--- BEGIN RECORDS FOR PROCESSING ---

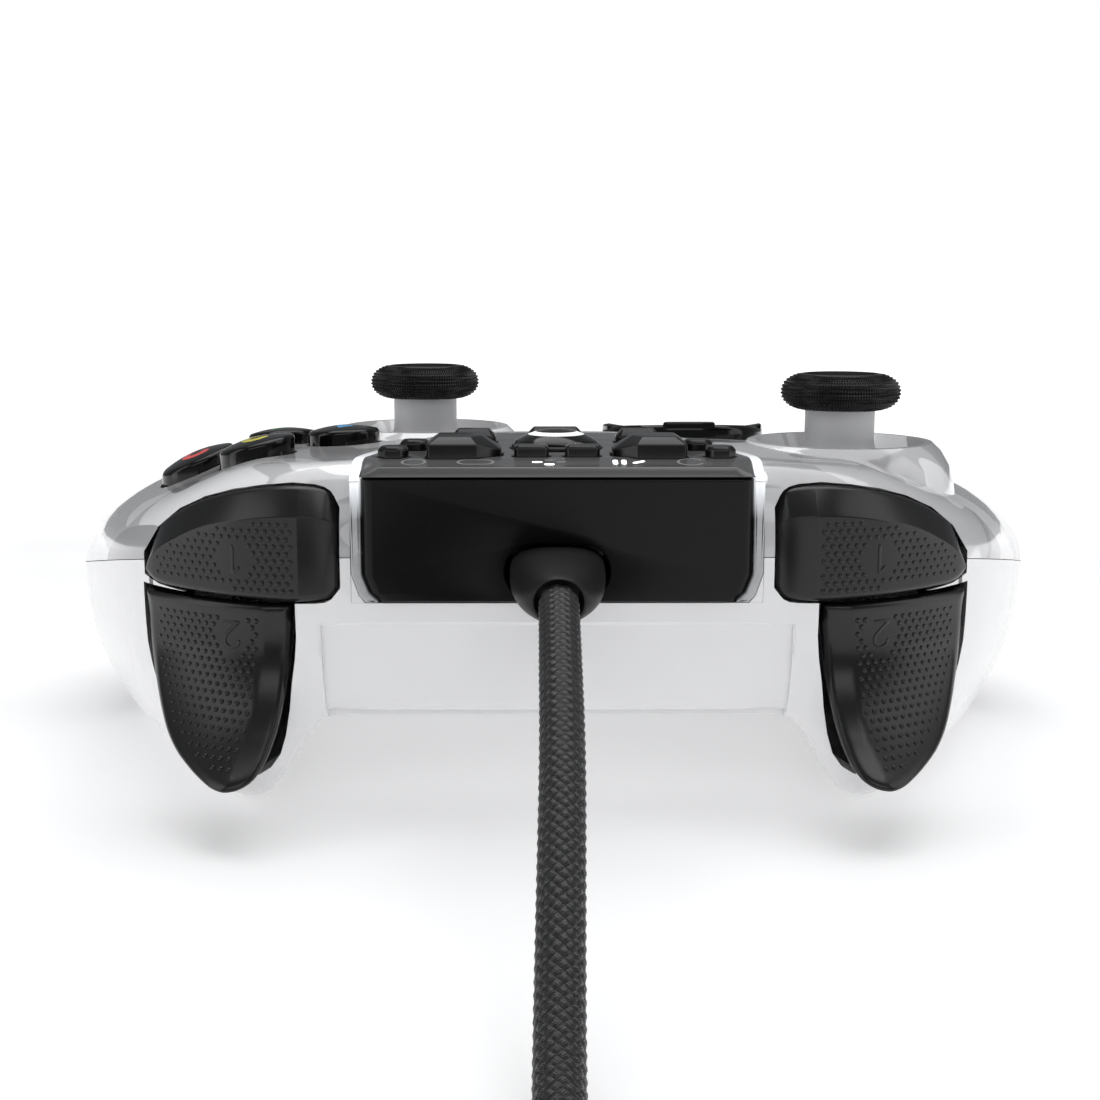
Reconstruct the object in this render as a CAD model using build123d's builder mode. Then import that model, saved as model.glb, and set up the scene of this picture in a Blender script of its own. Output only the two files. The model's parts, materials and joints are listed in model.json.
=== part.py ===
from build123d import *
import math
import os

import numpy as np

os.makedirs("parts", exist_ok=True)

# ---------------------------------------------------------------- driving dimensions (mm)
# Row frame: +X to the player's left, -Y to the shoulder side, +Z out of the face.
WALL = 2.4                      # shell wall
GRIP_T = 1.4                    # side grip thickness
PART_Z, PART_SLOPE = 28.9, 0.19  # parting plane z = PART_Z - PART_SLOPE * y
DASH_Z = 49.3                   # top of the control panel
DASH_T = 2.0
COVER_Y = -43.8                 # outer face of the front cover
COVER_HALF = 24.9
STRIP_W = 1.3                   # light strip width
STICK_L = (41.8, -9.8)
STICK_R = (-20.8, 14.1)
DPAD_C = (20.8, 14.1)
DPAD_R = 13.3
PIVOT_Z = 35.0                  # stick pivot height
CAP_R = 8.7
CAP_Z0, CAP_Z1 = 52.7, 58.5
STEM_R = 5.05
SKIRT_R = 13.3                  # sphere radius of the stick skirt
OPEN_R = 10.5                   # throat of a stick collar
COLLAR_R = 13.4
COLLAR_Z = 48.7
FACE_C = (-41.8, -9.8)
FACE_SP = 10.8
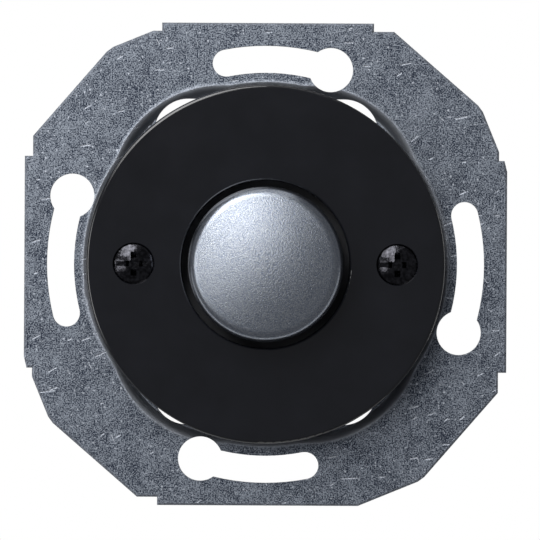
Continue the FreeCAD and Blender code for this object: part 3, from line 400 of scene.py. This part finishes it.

--- END RECORDS FOR PROCESSING ---

REQUIRED WORK: Make an exact copy of every line in the data.

ANSWER FOR THE TASK:
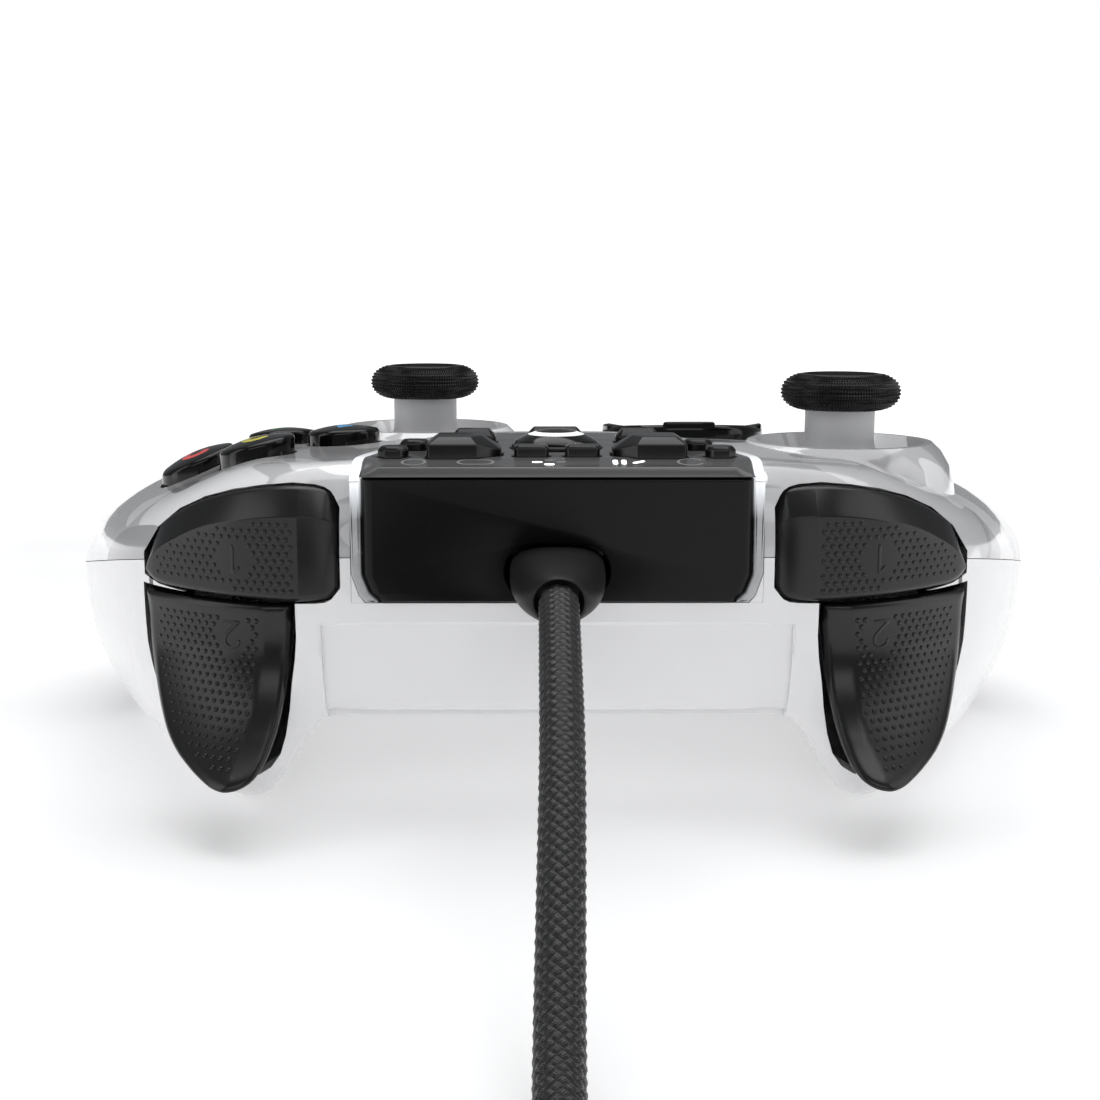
Reconstruct the object in this render as a CAD model using build123d's builder mode. Then import that model, saved as model.glb, and set up the scene of this picture in a Blender script of its own. Output only the two files. The model's parts, materials and joints are listed in model.json.
=== part.py ===
from build123d import *
import math
import os

import numpy as np

os.makedirs("parts", exist_ok=True)

# ---------------------------------------------------------------- driving dimensions (mm)
# Row frame: +X to the player's left, -Y to the shoulder side, +Z out of the face.
WALL = 2.4                      # shell wall
GRIP_T = 1.4                    # side grip thickness
PART_Z, PART_SLOPE = 28.9, 0.19  # parting plane z = PART_Z - PART_SLOPE * y
DASH_Z = 49.3                   # top of the control panel
DASH_T = 2.0
COVER_Y = -43.8                 # outer face of the front cover
COVER_HALF = 24.9
STRIP_W = 1.3                   # light strip width
STICK_L = (41.8, -9.8)
STICK_R = (-20.8, 14.1)
DPAD_C = (20.8, 14.1)
DPAD_R = 13.3
PIVOT_Z = 35.0                  # stick pivot height
CAP_R = 8.7
CAP_Z0, CAP_Z1 = 52.7, 58.5
STEM_R = 5.05
SKIRT_R = 13.3                  # sphere radius of the stick skirt
OPEN_R = 10.5                   # throat of a stick collar
COLLAR_R = 13.4
COLLAR_Z = 48.7
FACE_C = (-41.8, -9.8)
FACE_SP = 10.8
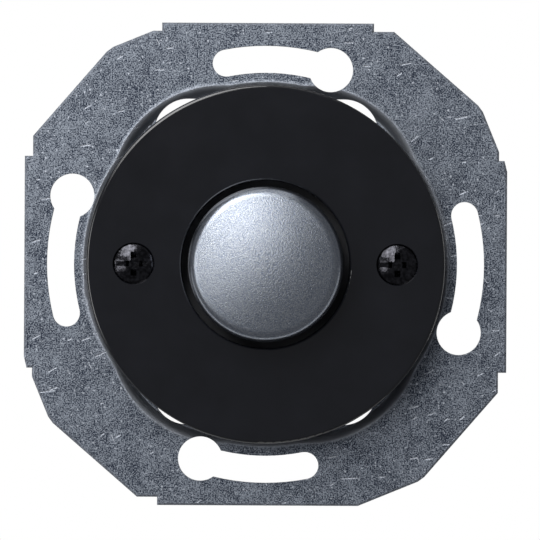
Continue the FreeCAD and Blender code for this object: part 3, from line 400 of scene.py. This part finishes it.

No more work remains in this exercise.